Il ne peut présider l’Eucharistie, ni pardonner les péchés. On peut se demander pourquoi il ne lui est pas proposé d’assurer l’onction des malades puisqu’une de ses fonctions majeures est de se disposer à leur service.

Son statut lui est conféré par l’imposition des mains de l’évêque.

On a affaire à trois sortes de diacres :

- les permanents, qui ne sont pas mariés et ne sont admis au diaconat que s’ils ont atteint l’âge minimum de 25 ans.

- les permanents mariés doivent, eux, être âgés de 35 ans minimum. Lors, le consentement de l’épouse est requis pour être admis au diaconat.

- les non permanents sont ceux qui se disposent à la cléricature. Ils sont en marche vers le presbytérat. Ceux-là sont célibataires.

Le diaconat est un sacrement. La théologie a reconnu à l’Église le pouvoir de prendre des dispositions pour conférer, quand la situation l’exige, cet unique sacrement de l’ordre. Ce qui a permis à Vatican II de restaurer le diaconat en tant qu’ordre indépendant et permanent dans l’Église.

Certains se demandent si on doit maintenir en l’état un fonctionnement qui a fait son temps ?

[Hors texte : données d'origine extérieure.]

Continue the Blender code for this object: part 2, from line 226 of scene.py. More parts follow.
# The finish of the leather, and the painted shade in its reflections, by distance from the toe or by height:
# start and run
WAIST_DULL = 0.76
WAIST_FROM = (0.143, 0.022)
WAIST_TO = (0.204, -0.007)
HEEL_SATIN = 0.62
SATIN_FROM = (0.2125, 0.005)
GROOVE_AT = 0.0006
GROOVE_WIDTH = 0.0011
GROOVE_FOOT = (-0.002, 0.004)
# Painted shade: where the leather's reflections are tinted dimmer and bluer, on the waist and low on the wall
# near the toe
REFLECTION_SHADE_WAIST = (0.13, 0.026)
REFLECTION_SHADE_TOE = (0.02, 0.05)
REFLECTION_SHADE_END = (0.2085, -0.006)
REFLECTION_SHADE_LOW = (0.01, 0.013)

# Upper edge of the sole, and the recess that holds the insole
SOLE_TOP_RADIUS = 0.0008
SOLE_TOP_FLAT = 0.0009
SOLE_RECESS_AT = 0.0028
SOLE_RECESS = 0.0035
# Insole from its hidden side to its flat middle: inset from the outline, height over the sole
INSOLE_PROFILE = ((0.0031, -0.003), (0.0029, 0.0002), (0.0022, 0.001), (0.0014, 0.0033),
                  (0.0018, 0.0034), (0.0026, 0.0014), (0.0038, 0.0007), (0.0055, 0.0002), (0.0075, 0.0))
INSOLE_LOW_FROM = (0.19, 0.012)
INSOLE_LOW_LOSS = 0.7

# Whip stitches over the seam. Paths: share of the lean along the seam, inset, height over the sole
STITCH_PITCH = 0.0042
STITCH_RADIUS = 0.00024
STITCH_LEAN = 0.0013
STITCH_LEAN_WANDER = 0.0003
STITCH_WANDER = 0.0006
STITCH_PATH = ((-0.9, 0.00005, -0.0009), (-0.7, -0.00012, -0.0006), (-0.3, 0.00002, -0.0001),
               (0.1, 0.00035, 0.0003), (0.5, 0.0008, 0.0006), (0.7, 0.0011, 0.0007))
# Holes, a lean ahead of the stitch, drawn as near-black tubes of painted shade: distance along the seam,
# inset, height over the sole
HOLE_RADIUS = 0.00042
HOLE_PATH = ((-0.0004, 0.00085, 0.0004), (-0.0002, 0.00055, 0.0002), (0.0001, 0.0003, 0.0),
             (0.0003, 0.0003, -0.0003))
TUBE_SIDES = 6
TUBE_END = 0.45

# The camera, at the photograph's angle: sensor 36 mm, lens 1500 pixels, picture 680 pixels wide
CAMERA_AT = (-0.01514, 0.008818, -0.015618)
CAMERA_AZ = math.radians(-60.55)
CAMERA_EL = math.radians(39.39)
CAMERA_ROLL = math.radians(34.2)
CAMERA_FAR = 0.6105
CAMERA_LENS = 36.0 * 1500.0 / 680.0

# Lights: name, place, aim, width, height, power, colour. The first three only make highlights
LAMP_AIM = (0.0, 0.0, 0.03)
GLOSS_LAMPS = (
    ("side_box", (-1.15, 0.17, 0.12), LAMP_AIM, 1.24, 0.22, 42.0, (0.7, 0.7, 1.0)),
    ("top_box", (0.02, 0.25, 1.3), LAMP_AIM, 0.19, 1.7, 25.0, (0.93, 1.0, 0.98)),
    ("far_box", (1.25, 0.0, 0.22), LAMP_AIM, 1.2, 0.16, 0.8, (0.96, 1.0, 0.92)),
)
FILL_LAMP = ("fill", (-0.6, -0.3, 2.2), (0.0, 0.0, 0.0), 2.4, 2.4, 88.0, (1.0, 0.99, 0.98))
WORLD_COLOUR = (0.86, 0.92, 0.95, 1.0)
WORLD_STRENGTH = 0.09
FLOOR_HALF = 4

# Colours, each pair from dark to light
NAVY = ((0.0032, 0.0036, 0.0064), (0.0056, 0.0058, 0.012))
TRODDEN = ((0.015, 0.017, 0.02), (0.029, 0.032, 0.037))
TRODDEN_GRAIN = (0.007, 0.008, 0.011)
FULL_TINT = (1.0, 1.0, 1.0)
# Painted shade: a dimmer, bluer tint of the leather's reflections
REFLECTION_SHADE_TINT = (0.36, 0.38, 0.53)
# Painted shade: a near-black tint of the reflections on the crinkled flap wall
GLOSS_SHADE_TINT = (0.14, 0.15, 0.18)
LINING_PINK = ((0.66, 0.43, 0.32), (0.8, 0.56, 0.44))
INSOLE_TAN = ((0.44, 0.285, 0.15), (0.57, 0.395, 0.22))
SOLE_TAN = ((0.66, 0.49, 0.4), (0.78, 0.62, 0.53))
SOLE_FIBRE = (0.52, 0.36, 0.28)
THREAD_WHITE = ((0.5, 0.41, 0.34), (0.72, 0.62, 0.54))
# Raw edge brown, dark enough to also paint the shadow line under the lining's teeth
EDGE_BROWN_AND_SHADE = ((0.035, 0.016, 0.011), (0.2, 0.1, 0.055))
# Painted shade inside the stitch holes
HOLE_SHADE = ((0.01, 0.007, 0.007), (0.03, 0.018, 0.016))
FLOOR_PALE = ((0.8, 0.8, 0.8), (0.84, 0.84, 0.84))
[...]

La structure ecclésiale, sous le souffle de l’Esprit, est appelée à muter. Et certains se demandent s’il n’y a pas eu, avec le rétablissement du diaconat permanent, une déviance opportuniste de ce ministère spécifique, au détriment d’un laïcat compétent et engagé, dans la formation par exemple. La tendance irait à contre-sens des besoins en quête de la vraie Bonne Nouvelle. Mais l’Église n’a-t-elle pas besoin d’assistants au culte et de formateurs; et la formation doit-elle être exclusive et réservée aux diacres ? Où est l’essentiel ? Réservé au fonctionnement d’une institution, aussi sainte soit-elle ? Ou bien d’annoncer aux hommes que le Fils ressuscité les aime ?

Aujourd’hui encore, cinquante ans après Vatican II, on peut s’étonner de toujours tâtonner pour insérer le diacre dans l’ensemble ministériel.

En tout état de cause, le diacre devra correspondre aux besoins pastoraux. Au candidat diacre de stimuler son imagination prospective pour déceler, dans le présent, tous les possibles ignorés, et participer, selon ses charismes, à l'aménagement d’un avenir neuf.